Keine Korrektur in den Industriestaaten
Die Wirtschaftsindikatoren in den Industriestaaten deuten auf eine Fortsetzung der moderaten wirtschaftlichen Erholung hin. Sowohl die USA als auch die Eurozone befinden sich mit einem Wachstum im 1. Halbjahr von 2,1% bzw. 1,4% (auf das Jahr hochgerechnet) auf einem Erholungspfad, der sich jeweils etwa 0,4 Prozentpunkte über dem Potenzialwachstum befindet (Quelle: Bloomberg). Weil sich das wirtschaftliche Umfeld in den Industriestaaten nicht verschlechtert hat, waren die Kurseinbrüche in den Industriestaaten keine wirkliche Korrektur, sondern können mit einer generellen Risikoreduktion erklärt werden.
Aussichten für die Industriestaaten
Wie stark sind die Überwälzungseffekte von den Schwellenländern auf die Industriestaaten?

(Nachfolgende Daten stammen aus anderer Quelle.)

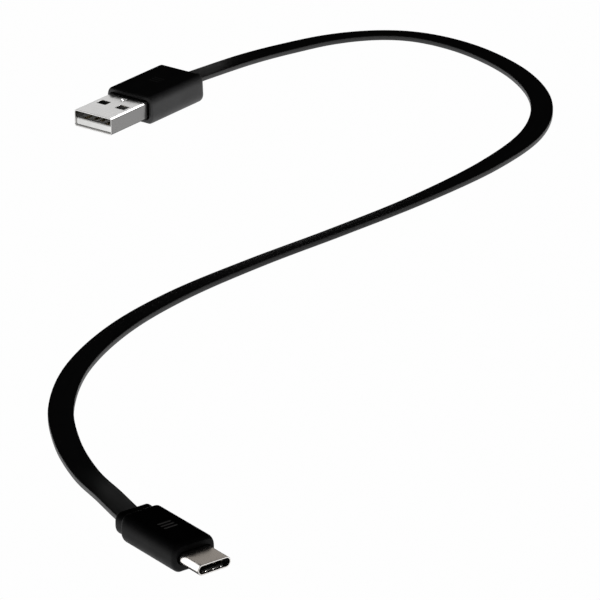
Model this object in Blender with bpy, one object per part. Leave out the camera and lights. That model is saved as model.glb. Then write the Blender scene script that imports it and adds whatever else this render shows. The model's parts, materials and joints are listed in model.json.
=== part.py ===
"""Flat charging cable with a rectangular plug at one end and a small reversible plug at the other.

World: metres, +Z up, the table is z = 0. The two plugs lie flat, the flat cable lies in an S between them.
Each plug is drawn in its own frame: x runs from the mouth back to the cable, y across, z up, with the
origin in the middle of the mouth. All named sizes are in millimetres.
"""
import math

import bmesh
import bpy
import numpy as np
from mathutils import Matrix, Vector

MM = 0.001

# ---------------------------------------------------------------- clearances
SLIP = 0.05            # between small parts that are pressed together
GAP = 0.15             # between moulded parts
SHADOW = 0.3           # open line between a metal shell and the mould around it

# ---------------------------------------------------------------- flat cable
CORD_W = 5.7
CORD_T = 1.3
CORD_EDGE = 0.22       # corner radius of the flat cable
CORD_LIFT = 0.02
CORD_SKIN = 0.875      # from the flat cable's edge to its outer wires
WIRE_D = CORD_T - 0.5
WIRE_PITCH = (CORD_W - 2 * CORD_SKIN - WIRE_D) / 3

# ---------------------------------------------------------------- rectangular plug
A_SHELL_W = 12.0
A_SHELL_H = 4.5
A_SHELL_WALL = 0.3
A_SHELL_CORNER = 0.6
A_SHELL_OUT = 14.8     # bare length in front of the mould
A_SHELL_IN = 4.75      # length held inside the mould
A_WINDOW_L = 2.5
A_WINDOW_W = 2.9
A_WINDOW_X = 8.2
A_WINDOW_Y = 3.0
A_DENT_X = 12.6
A_DENT_R = 0.55
A_DENT_DEEP = 0.14
A_TONGUE_T = 1.84
A_TONGUE_FRONT = 0.5
A_BLOCK_FRONT = 10.2
A_PIN_W = 1.0
A_PIN_T = 0.25
A_PIN_SUNK = 0.15      # how deep each contact sits in the tongue
A_PINS = (("ground", 3.5, 1.0), ("data_plus", 1.0, 2.0), ("data_minus", -1.0, 2.0), ("vbus", -3.5, 1.0))
A_MOULD_L = 22.4
A_MOULD_W = A_SHELL_W + 2.6
A_MOULD_H = A_SHELL_H + 2.9
A_MOULD_CORNER = 1.3
A_MOULD_FRONT_R = 0.8
A_MOULD_BACK_R = 1.7
A_MOULD_DRAFT = 0.02   # the lower half is this share wider, for leaving the mould
A_GRIP = 3.6           # length of the cable end held in the mould
A_EXIT = (-30.3, 136.0)  # where the cable leaves the mould
A_TURN = 53.7

# ---------------------------------------------------------------- reversible plug
C_SHELL_W = 8.25
C_SHELL_H = 2.4
C_SHELL_WALL = 0.3
C_SHELL_OUT = 6.65
C_SHELL_IN = 4.0
C_INNER_FRONT = 1.0    # insulator front behind the mouth
C_INNER_L = 6.5
C_MOUTH_W = C_SHELL_W - 1.55
C_MOUTH_H = 0.9
C_MOUTH_DEPTH = 6.2
C_PIN_W = 0.25
C_PIN_T = 0.1
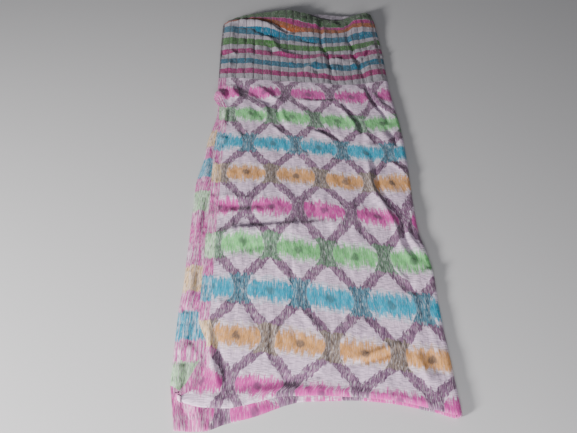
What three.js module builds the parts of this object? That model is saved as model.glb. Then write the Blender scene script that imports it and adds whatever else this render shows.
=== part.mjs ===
// Long woven scarf, lying folded in four: once across, which makes the two cross folds at the near
// edge, and once along its length, which makes the fold down the right-hand side.
// Millimetres. +X runs across to the lengthwise fold, +Y from the cross folds to the woven ends,
// +Z up. The origin is on the floor under the middle of the folded scarf.

import * as THREE from 'three';

// Driving sizes
const CLOTH = 2; // one layer of the puckered cloth, with its loft
const SEAM = 0.3; // clearance between neighbouring stretches and between layers
const STACK = 11; // top of the four layers where they lie calm
const LOWER_PAIR = 5; // top of the third layer, where its border shows
const FOLD_DEPTH = 14; // how far the cross folds reach back from the nose of the upper one
const ROLL_REACH = 6; // nose of a cross fold, from its tangent line
const SIDE_REACH = 8; // the same for the lengthwise fold
const EDGE_DROOP = 2.5; // the free left edge sinks this far on to the border below it
const DROOP_WIDTH = 14;
const DROOP_RUN = 60; // the droop comes in over this length behind the cross folds
const BEND_ROOM = 0.4; // least half height left inside the bend of a fold
const BEHIND_FOLDS = 4; // the hidden layers begin this far behind the cross folds
const END_BEND = 120; // the woven end lifts over this length
const LAYER_GROOVE = 5; // depth of the groove between the two hidden layers at the far end
const EDGE_ROUND = 1; // how far their rounded edges draw back above and below
const UNDER_INSET = 2; // the bottom layer lies this far inside the layer above it

// Fineness of the surfaces
const COLUMNS = 20;
const ROLL_STEPS = 6;
const CALM_STEP = 28;
const CRUMPLED_STEP = 14;
const BORDER_COLUMNS = 3;
const CORNER_STEPS = 2;
const HIDDEN_ROWS_LEFT_OUT = 1; // the hidden layers' far edge is shaped by itself past this row

// Noses of the two cross folds, across the near edge.
const CROSS_FOLDS = [
  { across: -200, upper: -446, lower: -491 },
  { across: -184, upper: -455, lower: -492 },
  { across: -151, upper: -464, lower: -494 },
  { across: -121, upper: -466, lower: -485 },
  { across: -80, upper: -459, lower: -476 },
  { across: -42, upper: -452, lower: -463 },
  { across: -13, upper: -452, lower: -458 },
  { across: 44, upper: -455, lower: -458 },
  { across: 101, upper: -461, lower: -463.5 },
  { across: 158, upper: -475, lower: -477 },
  { across: 192, upper: -483, lower: -486 },
];

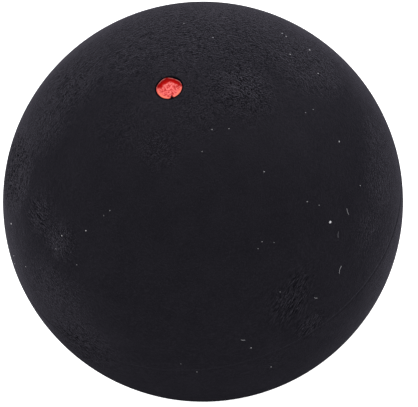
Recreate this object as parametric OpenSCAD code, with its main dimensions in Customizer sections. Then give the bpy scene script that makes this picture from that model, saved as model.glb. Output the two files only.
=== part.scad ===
// Squash ball with one red dot. Two moulded rubber half shells are cemented rim to rim, and
// the dot is a coat of paint in a small dish that is moulded at the pole of one half.
// The origin is the centre of the ball, the joint lies in the XY plane, and +Z runs out
// through the dot. Lengths are in millimetres.

/* [Ball] */
// Outside diameter of the finished ball
ball_d = 40; // [30:0.5:60]
// Thickness of the rubber wall
wall = 4.5; // [3:0.1:6]

/* [Joint] */
// Thickness of the cement between the two rims
film_t = 0.2; // [0.1:0.02:0.4]
// Bevel on the inner edge of each rim, which the cement fills
rim_bevel = 0.4; // [0.2:0.05:0.8]
// Radius of the bead of cement that is squeezed out inside the ball
bead_r = 0.7; // [0.5:0.05:1.2]
// How far the middle of that bead lies inside the wall
bead_inset = 0.1; // [0:0.02:0.2]
// Width of the shallow groove that buffing leaves along the joint
groove_w = 0.26; // [0.24:0.02:0.6]
// Depth of that groove
groove_depth = 0.03; // [0.02:0.01:0.1]

/* [Dot] */
// Width of the flat floor of the dish that is moulded for the dot
dish_floor_d = 1.9; // [1.6:0.05:3]
// How far the side of the dish runs out from its floor to its mouth
dish_side_w = 0.4; // [0.25:0.01:0.6]
// Depth of the dish below its mouth
dish_depth = 0.48; // [0.3:0.02:0.7]
// Height of the bevel that breaks the lip of the dish
lip_bevel = 0.06; // [0.04:0.01:0.12]
// Thickness of the paint on the floor of the dish
paint_t = 0.1; // [0.06:0.01:0.16]
// How far inside that bevel the edge of the dot lies, on average
paint_inset = 0.07; // [0.06:0.01:0.12]
// Width of the V-shaped nick in the near edge of the dot, where the paint missed
nick_w = 0.72; // [0.2:0.02:0.8]
// How far that nick reaches in from the edge of the coat
nick_depth = 0.64; // [0.2:0.02:0.7]

/* [Hidden] */
// Sides that a full circle is drawn with
$fn = 128;
// Corners of the uneven edge of the dot
outline_corners = 72;
// How far a cut runs past the faces that it goes through
overrun = 1;

ball_r = ball_d / 2;
cavity_r = ball_r - wall;
// Height of each rim above or below the middle of the joint
rim_z = film_t / 2;
// The groove is an arc as deep as groove_depth on a chord as long as groove_w
groove_r = (pow(groove_w / 2, 2) + pow(groove_depth, 2)) / (2 * groove_depth);

floor_r = dish_floor_d / 2;
mouth_r = floor_r + dish_side_w;
// Height of the mouth of the dish, where it meets the round of the ball
mouth_z = sqrt(pow(ball_r, 2) - pow(mouth_r, 2));
floor_z = mouth_z - dish_depth;
// The coat of paint thins out to nothing at the lower edge of the bevelled lip
coat_top = dish_depth - lip_bevel;
coat_r = bowl_width(coat_top, mouth_r, floor_r, dish_depth);
dot_r = coat_r - paint_inset;

// Waves round the uneven edge of the dot: how many, their height as a share of paint_inset,
// and the angle of a crest. The shares add up to less than 1.
edge_wave_shares = [[2, 0.3, 334], [3, 0.3, 342], [4, 0.15, 341], [5, 0.2, 21]];
// Angle of the nick, seen from above with +X to the right
nick_angle = 270;

// Height of the centre of the sphere that makes the side of a bowl, above the bowl's floor
function bowl_lift(top_r, flat_r, depth) =
    (pow(depth, 2) + pow(top_r, 2) - pow(flat_r, 2)) / (2 * depth);

// Radius of that sphere
function bowl_r(top_r, flat_r, depth) =
    sqrt(pow(flat_r, 2) + pow(bowl_lift(top_r, flat_r, depth), 2));

// Radius of a bowl at a height above its floor
function bowl_width(h, top_r, flat_r, depth) =
    sqrt(pow(bowl_r(top_r, flat_r, depth), 2) - pow(bowl_lift(top_r, flat_r, depth) - h, 2));

// How far out the dot's edge waves at an angle, as a share of paint_inset
function edge_wave(angle, wave = 0) =
    wave == len(edge_wave_shares) ? 0 :
    edge_wave_shares[wave][1] * cos(edge_wave_shares[wave][0] * (angle - edge_wave_shares[wave][2]))
    + edge_wave(angle, wave + 1);

// A bowl with a flat floor at z = 0 and a side that is part of a sphere
module bowl(top_r, flat_r, depth) {
    intersection() {
        translate([0, 0, bowl_lift(top_r, flat_r, depth)])
            sphere(r = bowl_r(top_r, flat_r, depth));
        cylinder(r = bowl_r(top_r, flat_r, depth) + overrun, h = depth + overrun);
    }
}

// The groove that is buffed along the joint
module seam_groove() {
    rotate_extrude()
        translate([ball_r - groove_depth + groove_r, 0])
            circle(r = groove_r);
}

// One half shell as it is moulded, open downwards, with its rim bevelled inside
module half_shell() {
    difference() {
        sphere(r = ball_r);
        sphere(r = cavity_r);
        translate([0, 0, rim_z - ball_r - overrun])
            cylinder(r = ball_r + overrun, h = ball_r + overrun);
        translate([0, 0, rim_z - overrun])
            cylinder(r1 = cavity_r + rim_bevel + overrun, r2 = cavity_r - overrun,
                h = rim_bevel + 2 * overrun);
        seam_groove();
    }
}

// The dish at the pole, with its lip broken by a small bevel
module dot_dish() {
    translate([0, 0, floor_z])
        bowl(mouth_r, floor_r, dish_depth);
    translate([0, 0, floor_z + coat_top])
        cylinder(r1 = coat_r, r2 = coat_r + overrun, h = overrun);
}

// Edge of the painted dot, seen from above
module dot_outline() {
    difference() {
        polygon([
            for (corner = [0 : outline_corners - 1])
                let (angle = corner * 360 / outline_corners, r = dot_r + paint_inset * edge_wave(angle))
                    [r * cos(angle), r * sin(angle)]
        ]);
        rotate(nick_angle)
            polygon([[coat_r, -nick_w / 2], [coat_r, nick_w / 2], [coat_r - nick_depth, 0]]);
    }
}

module dotted_half() {
    color([0.11, 0.11, 0.12])
        difference() {
            half_shell();
            dot_dish();
        }
}

module plain_half() {
    color([0.13, 0.13, 0.14])
        mirror([0, 0, 1])
            half_shell();
}

// The cement between the rims, with the bead that is squeezed out along the inside
module seam_cement() {
    color([0.30, 0.27, 0.22])
        difference() {
            union() {
                difference() {
                    intersection() {
                        sphere(r = ball_r);
                        translate([0, 0, -rim_z])
                            cylinder(r = ball_r + overrun, h = film_t);
                    }
                    translate([0, 0, -rim_z - overrun])
                        cylinder(r = cavity_r, h = film_t + 2 * overrun);
                }
                rotate_extrude()
                    translate([cavity_r + bead_inset, 0])
                        circle(r = bead_r);
            }
            half_shell();
            mirror([0, 0, 1])
                half_shell();
            seam_groove();
        }
}

// The coat of paint, flat on the floor of the dish and thinning up its side
module dot_paint() {
    color([0.92, 0.36, 0.34])
        intersection() {
            difference() {
                translate([0, 0, floor_z])
                    bowl(mouth_r, floor_r, dish_depth);
                translate([0, 0, floor_z + paint_t])
                    bowl(coat_r, floor_r - paint_t, coat_top - paint_t);
            }
            translate([0, 0, floor_z - overrun])
                linear_extrude(height = coat_top + 2 * overrun)
                    dot_outline();
        }
}

dotted_half();
plain_half();
seam_cement();
dot_paint();
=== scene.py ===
"""Shapes and finishes a hollow rubber squash ball with one red dot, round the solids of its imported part.

The part's own frame is in metres: the origin is the centre of the ball, the joint between its halves lies
in the XY plane, and +Z runs out through the dot. Lengths are in metres too, but for the tables below and
the names that end in _mm.
"""

import math
import random

import bpy
from bpy.props import FloatProperty, FloatVectorProperty, IntProperty, PointerProperty
from mathutils import Matrix, Vector, noise


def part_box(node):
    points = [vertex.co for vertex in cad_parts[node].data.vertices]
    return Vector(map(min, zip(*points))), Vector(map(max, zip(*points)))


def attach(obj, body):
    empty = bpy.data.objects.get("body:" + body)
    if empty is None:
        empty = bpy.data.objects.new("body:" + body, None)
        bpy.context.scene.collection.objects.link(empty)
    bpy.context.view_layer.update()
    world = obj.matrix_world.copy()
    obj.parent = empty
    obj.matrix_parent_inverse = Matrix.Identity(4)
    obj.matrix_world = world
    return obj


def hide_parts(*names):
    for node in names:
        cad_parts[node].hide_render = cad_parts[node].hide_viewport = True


bl_info = {
    "name": "Squash Ball",
    "version": (1, 0, 0),
    "blender": (4, 5, 0),
    "location": "3D View > Sidebar > Squash Ball",
    "description": "Models a squash ball's half shells, cement and dot, with their real finishes",
    "category": "Object",
}

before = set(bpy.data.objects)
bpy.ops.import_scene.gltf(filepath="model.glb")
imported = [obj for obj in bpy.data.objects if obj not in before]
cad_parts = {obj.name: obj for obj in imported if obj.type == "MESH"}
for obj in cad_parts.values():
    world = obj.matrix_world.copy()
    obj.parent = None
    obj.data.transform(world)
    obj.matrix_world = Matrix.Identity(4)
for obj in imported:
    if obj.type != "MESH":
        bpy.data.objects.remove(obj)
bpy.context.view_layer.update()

MM = 0.001
# Corners closer than this are one corner
MERGE = 0.0005 * MM

# The photograph's frame, and the ball's outline in it, in pixels
PHOTO_WIDTH = 418
PHOTO_HEIGHT = 407
OUTLINE_X = 203.0
OUTLINE_Y = 201.65
OUTLINE_RADIUS = 200.3

# Waves round the dot's uneven edge: how many, their height as a share of the inset, and the angle of a
# crest in degrees
EDGE_WAVE_SHARES = ((2, 0.3, 334), (3, 0.3, 342), (4, 0.15, 341), (5, 0.2, 21))

# Where the buffing marks are strongest: millimetres right of and above the middle of the ball as the
# photograph shows it, the mark's reach in millimetres, and its strength
BUFFED_PATCHES = (
    (0.0, 17.0, 19.0, 0.7), (3.6, 11.4, 6.5, 1.1), (-7.3, 14.2, 8.0, 0.65), (9.7, 14.2, 8.5, 0.8),
    (-13.0, 12.4, 8.0, 0.9), (-15.5, 8.0, 7.0, 0.6), (-18.9, 3.2, 6.5, 1.6), (-16.0, -1.2, 5.5, 0.45),
    (-14.3, -3.9, 4.0, 0.8), (-14.5, -9.5, 9.0, 0.5), (-12.3, -14.0, 7.0, 1.0), (-7.5, 8.0, 9.0, 0.4),
    (-4.5, 5.6, 4.5, 0.65), (-0.6, 9.2, 6.0, 0.6), (9.0, -9.5, 5.5, 0.4), (11.0, -12.2, 4.5, 0.35),
    (16.5, -2.6, 5.5, 0.4), (17.7, 2.2, 7.0, 0.5), (17.5, 6.0, 6.0, 0.45), (7.0, -16.0, 4.5, 0.35),
)

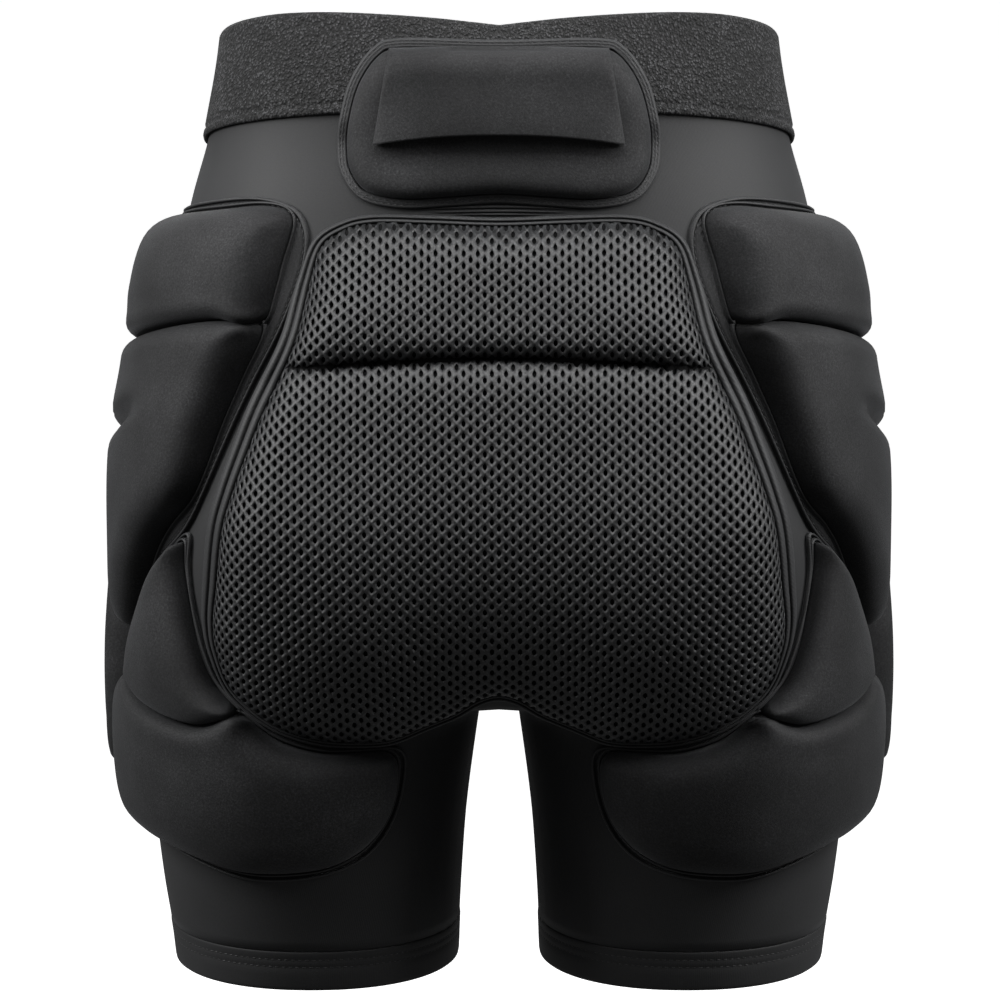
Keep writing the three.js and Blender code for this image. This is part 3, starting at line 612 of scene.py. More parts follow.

Hierbei sind vor allem zwei Wirkungskanäle relevant:
- Die Schwellenländer exportieren einen deflationären Druck in die Industriestaaten
- Die Schwellenländern exportieren eine Verschlechterung des Finanzumfeldes (der Financial Conditions) in die Industriestaaten. Es bleibt abzuwarten, ob sich die wirtschaftlichen Aussichten in den Industriestaaten tatsächlich verschlechtern.
Positionierung
Dieses Umfeld erfordert eine vorsichtig positive Haltung gegenüber den Risikoklassen in den Industriestaaten, generell hohe Cash-Quoten, eine „Absicherung“ der Deflationsrisiken mit kreditrisikolosen Staatsanleihen und eine möglichst geringe Position von Schwellenländern.